How Far Will the Rocket Go?
The reasons are obvious.
As shale technology has increased, the productivity of existing wells has as well. Consequently, new wells are more productive and old wells originally thought to be dry, aren’t.
In 2011, for example, there were approximately 378 wells in the Permian, compared with 352 in 2014, which, considering the collapse of the WTI price at the time, was impressive.
Back in August, EIA forecast that U.S. crude oil production would average overall 10.7 million barrels per day in 2018 and 11.7 million in 2019. That would surpass the previous record of 9.6 million set in 1970. In its Short-Term Energy Outlook, the agency concluded the increase – more than half, would come almost exclusively from tight oil, in particular, the Permian region in western Texas and eastern New Mexico.
All this, said Wright, is why it is a good time to review current market environment and expectations.

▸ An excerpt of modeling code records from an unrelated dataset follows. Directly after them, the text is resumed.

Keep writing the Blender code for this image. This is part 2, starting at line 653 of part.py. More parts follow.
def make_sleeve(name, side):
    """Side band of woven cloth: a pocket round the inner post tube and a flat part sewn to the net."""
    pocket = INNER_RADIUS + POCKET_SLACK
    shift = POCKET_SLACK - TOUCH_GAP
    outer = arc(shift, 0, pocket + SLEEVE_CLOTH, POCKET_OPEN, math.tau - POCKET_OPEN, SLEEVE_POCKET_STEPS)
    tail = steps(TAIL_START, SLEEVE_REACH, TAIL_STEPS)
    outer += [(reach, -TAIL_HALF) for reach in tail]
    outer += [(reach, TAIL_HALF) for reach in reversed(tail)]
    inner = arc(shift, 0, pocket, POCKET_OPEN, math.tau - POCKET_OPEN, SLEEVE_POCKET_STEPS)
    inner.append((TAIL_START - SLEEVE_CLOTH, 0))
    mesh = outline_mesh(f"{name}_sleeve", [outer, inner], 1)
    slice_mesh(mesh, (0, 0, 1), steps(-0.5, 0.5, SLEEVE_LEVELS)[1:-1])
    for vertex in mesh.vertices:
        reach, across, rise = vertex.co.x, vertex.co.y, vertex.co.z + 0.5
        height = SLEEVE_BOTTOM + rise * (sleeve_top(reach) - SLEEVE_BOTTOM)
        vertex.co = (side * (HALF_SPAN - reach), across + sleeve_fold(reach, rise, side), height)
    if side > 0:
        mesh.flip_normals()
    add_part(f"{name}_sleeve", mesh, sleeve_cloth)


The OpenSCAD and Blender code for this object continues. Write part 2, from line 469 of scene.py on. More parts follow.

And that environment, while positive, is also challenging, for while the amount of capital invested between now and 2023 is up (from $150 billion in 2012 to $308 in 2017), there are questions about:
- How much Midland and surrounding areas will react and accommodate to such growth, and
- The production itself. As shales mature, companies are discovering how to complete them and where to avoid those wells unproductive or spent.
Wright, at the end of the day, is optimistic about the Permian, as are most observers.
As Raoul LeBlanc, executive director and head of the IHS Markit Performance Evaluator said recently about the potential, “How far will the rocket go and how much rocket fuel will you give it?”